[Requirement] Reproduce exactly and only the lines running from the one with "Write part 2" through the one with "return np.linalg.norm(points - start", both end lines included.

[Record list]
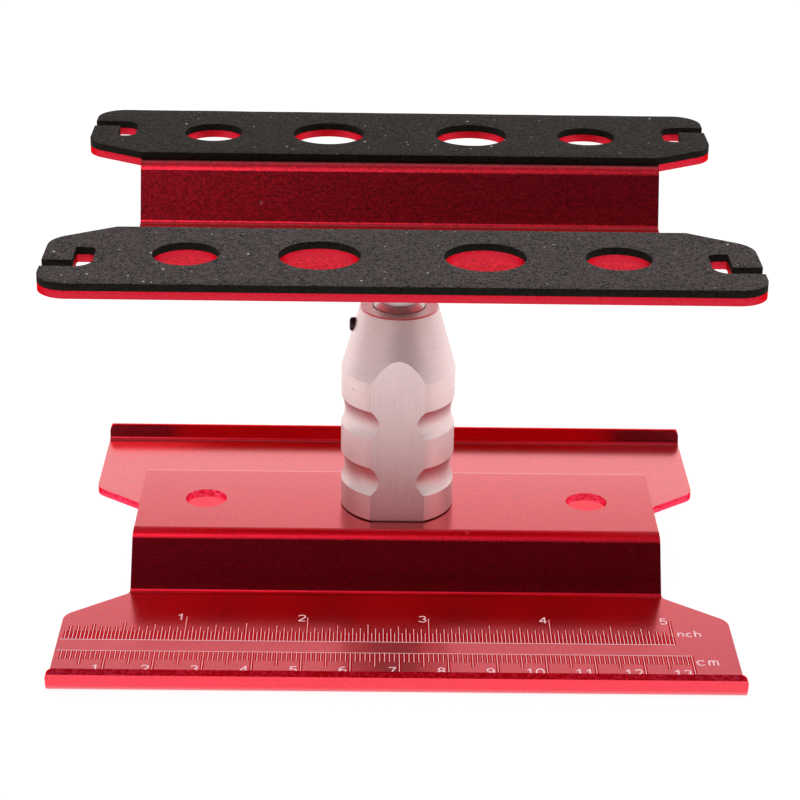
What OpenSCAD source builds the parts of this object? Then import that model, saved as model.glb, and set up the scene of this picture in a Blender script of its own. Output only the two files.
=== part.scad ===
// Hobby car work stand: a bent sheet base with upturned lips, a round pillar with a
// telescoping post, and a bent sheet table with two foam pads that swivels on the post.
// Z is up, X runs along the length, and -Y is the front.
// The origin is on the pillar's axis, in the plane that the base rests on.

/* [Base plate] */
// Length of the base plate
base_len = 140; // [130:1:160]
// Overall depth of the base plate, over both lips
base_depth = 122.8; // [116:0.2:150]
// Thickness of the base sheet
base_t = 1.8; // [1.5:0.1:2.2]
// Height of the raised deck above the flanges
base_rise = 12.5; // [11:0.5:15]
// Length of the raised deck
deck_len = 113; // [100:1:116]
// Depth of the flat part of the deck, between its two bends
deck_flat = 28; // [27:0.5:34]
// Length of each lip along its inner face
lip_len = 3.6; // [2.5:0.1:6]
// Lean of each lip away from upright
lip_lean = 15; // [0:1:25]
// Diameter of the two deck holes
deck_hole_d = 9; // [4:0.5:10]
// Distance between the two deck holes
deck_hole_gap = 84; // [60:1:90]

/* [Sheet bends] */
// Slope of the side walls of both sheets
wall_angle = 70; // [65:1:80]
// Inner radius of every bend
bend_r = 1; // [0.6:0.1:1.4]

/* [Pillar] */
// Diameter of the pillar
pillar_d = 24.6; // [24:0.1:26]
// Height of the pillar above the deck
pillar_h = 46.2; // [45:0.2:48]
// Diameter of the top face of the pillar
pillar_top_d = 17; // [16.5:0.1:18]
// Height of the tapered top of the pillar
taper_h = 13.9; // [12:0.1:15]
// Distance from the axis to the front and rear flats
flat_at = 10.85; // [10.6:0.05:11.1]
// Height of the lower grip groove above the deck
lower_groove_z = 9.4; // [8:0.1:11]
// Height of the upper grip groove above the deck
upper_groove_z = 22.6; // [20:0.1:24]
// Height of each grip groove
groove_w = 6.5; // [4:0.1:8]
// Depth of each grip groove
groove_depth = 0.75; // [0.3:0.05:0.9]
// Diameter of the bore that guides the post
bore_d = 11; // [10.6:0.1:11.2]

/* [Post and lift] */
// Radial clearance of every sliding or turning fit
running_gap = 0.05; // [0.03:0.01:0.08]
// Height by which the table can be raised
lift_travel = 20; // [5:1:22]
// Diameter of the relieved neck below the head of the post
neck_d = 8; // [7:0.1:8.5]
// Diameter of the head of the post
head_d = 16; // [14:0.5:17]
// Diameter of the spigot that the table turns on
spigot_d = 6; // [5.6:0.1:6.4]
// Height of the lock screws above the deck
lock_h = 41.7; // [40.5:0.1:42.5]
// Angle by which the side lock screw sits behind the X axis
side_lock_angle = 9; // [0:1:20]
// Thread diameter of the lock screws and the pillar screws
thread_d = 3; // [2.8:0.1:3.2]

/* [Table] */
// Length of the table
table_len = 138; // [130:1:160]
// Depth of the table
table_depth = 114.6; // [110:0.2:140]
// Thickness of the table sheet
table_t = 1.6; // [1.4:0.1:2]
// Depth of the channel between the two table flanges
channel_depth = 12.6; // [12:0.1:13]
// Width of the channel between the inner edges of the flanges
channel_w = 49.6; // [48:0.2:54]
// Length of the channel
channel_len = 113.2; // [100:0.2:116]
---
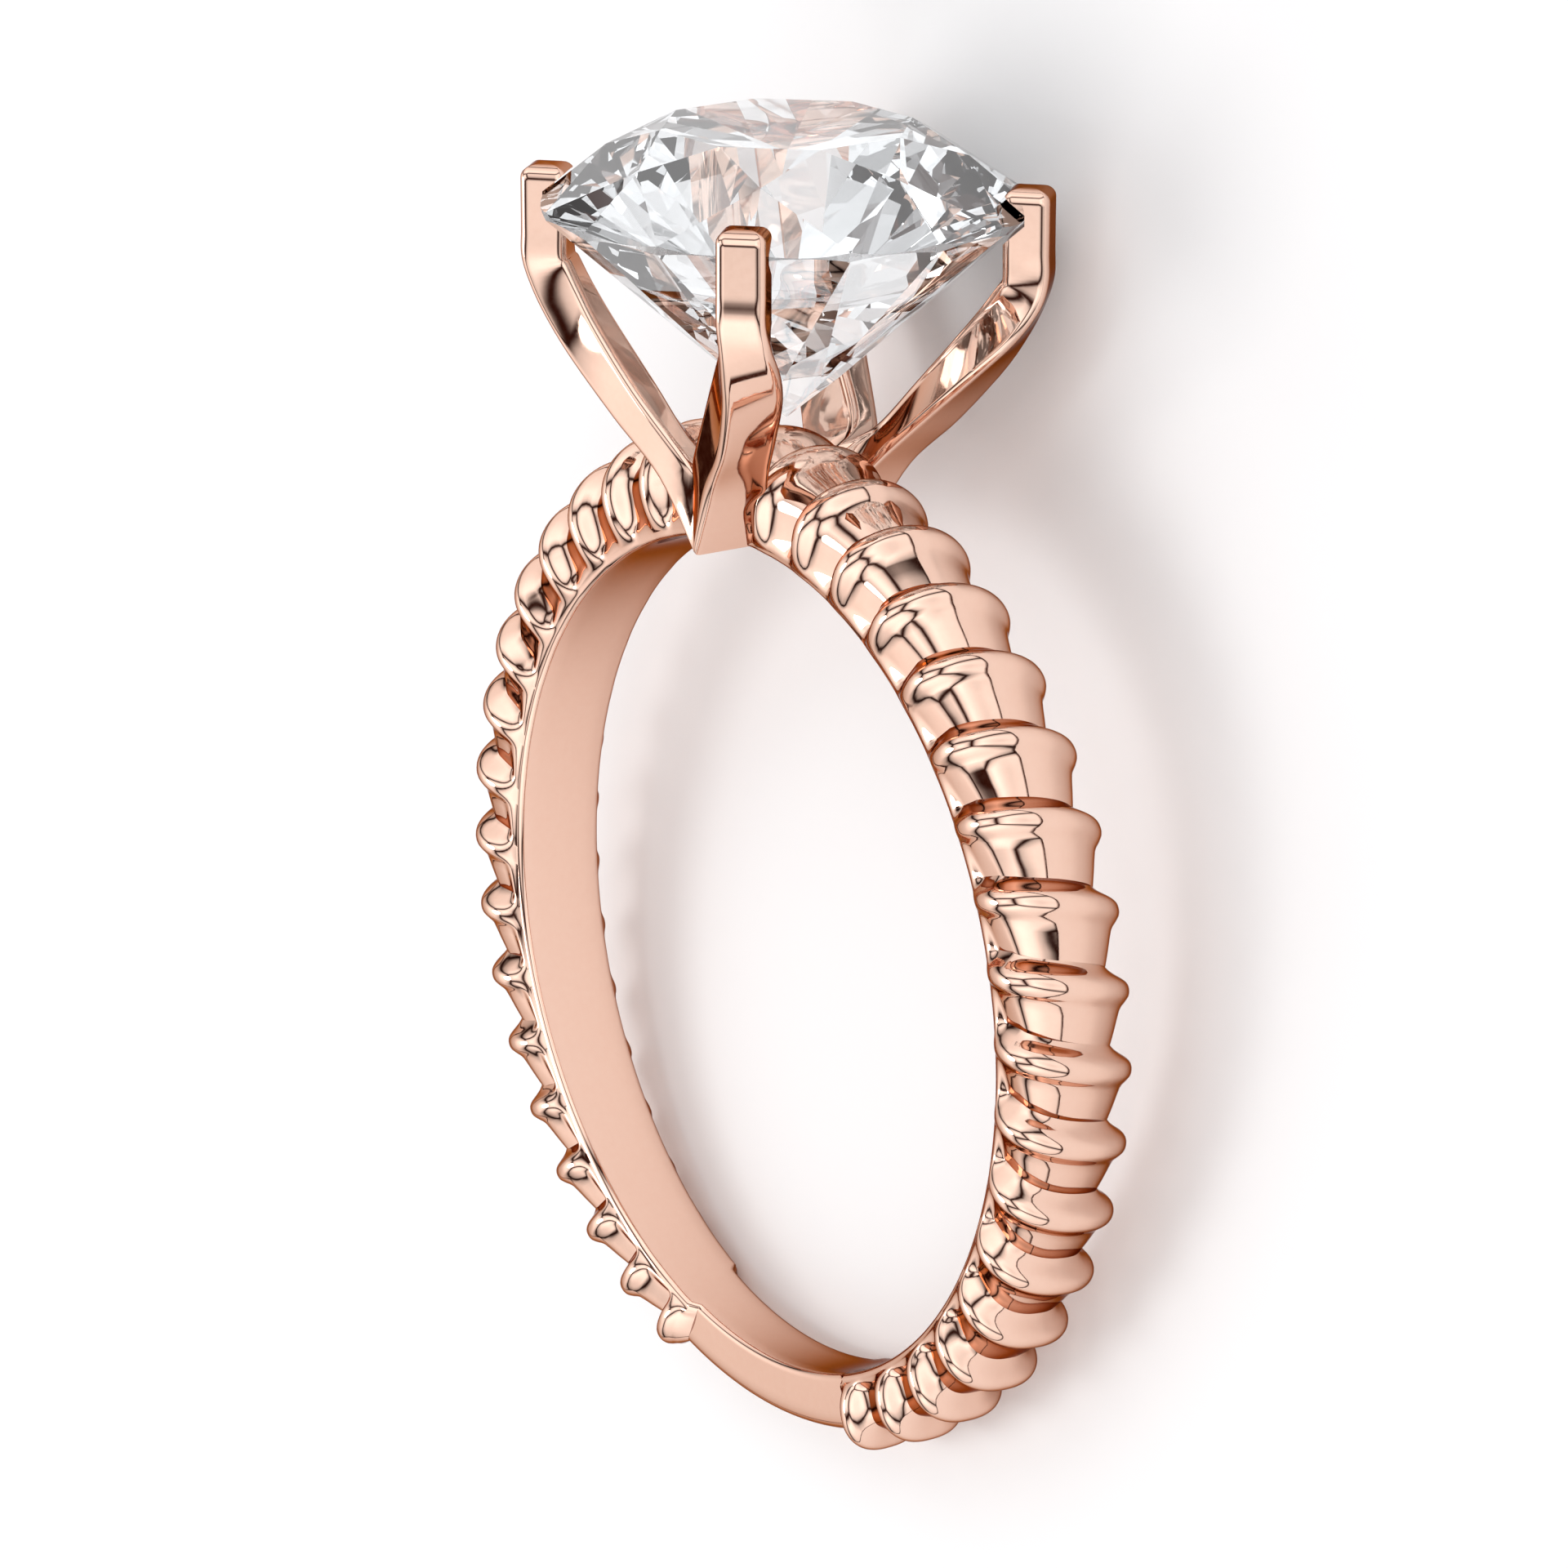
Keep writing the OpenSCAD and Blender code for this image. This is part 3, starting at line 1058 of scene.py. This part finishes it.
...
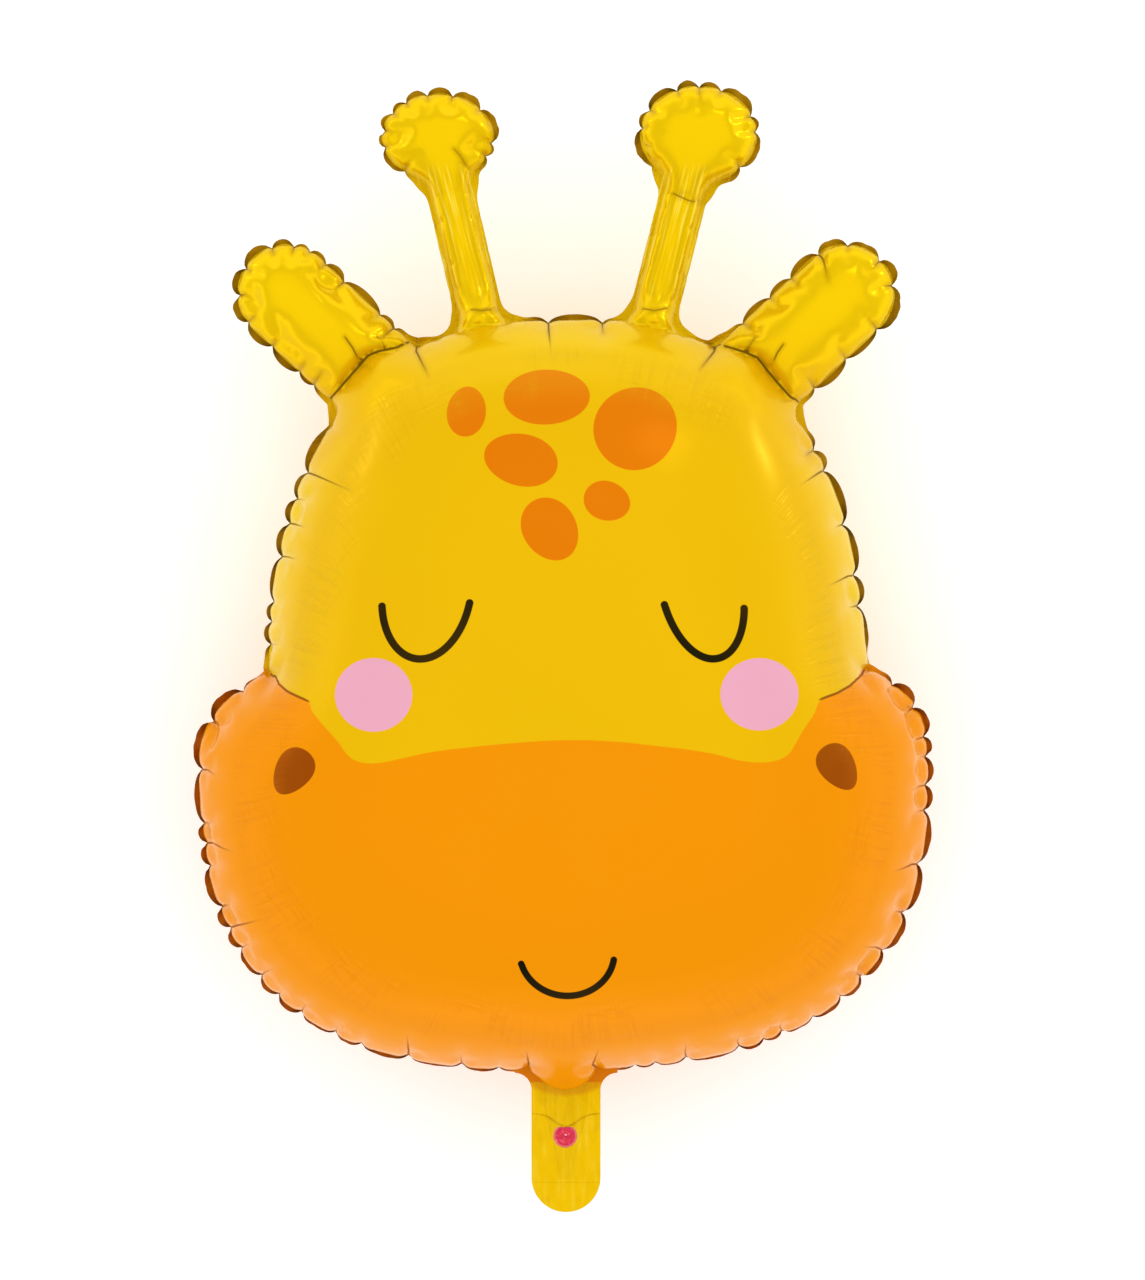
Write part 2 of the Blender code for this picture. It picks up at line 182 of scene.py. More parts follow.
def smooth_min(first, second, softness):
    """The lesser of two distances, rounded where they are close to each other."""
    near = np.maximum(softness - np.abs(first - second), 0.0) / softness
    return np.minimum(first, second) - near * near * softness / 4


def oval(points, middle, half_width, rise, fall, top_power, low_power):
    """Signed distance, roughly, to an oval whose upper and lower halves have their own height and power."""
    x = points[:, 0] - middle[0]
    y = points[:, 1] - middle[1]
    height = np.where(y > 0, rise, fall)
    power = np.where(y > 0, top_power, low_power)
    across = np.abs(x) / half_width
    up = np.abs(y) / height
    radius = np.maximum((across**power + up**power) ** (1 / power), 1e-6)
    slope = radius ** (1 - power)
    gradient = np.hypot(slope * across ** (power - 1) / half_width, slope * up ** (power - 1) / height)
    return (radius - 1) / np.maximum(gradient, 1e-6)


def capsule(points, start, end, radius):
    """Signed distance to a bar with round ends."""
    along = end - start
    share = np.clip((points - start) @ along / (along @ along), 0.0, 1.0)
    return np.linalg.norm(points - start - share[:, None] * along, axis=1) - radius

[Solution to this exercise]
Write part 2 of the Blender code for this picture. It picks up at line 182 of scene.py. More parts follow.
def smooth_min(first, second, softness):
    """The lesser of two distances, rounded where they are close to each other."""
    near = np.maximum(softness - np.abs(first - second), 0.0) / softness
    return np.minimum(first, second) - near * near * softness / 4


def oval(points, middle, half_width, rise, fall, top_power, low_power):
    """Signed distance, roughly, to an oval whose upper and lower halves have their own height and power."""
    x = points[:, 0] - middle[0]
    y = points[:, 1] - middle[1]
    height = np.where(y > 0, rise, fall)
    power = np.where(y > 0, top_power, low_power)
    across = np.abs(x) / half_width
    up = np.abs(y) / height
    radius = np.maximum((across**power + up**power) ** (1 / power), 1e-6)
    slope = radius ** (1 - power)
    gradient = np.hypot(slope * across ** (power - 1) / half_width, slope * up ** (power - 1) / height)
    return (radius - 1) / np.maximum(gradient, 1e-6)


def capsule(points, start, end, radius):
    """Signed distance to a bar with round ends."""
    along = end - start
    share = np.clip((points - start) @ along / (along @ along), 0.0, 1.0)
    return np.linalg.norm(points - start - share[:, None] * along, axis=1) - radius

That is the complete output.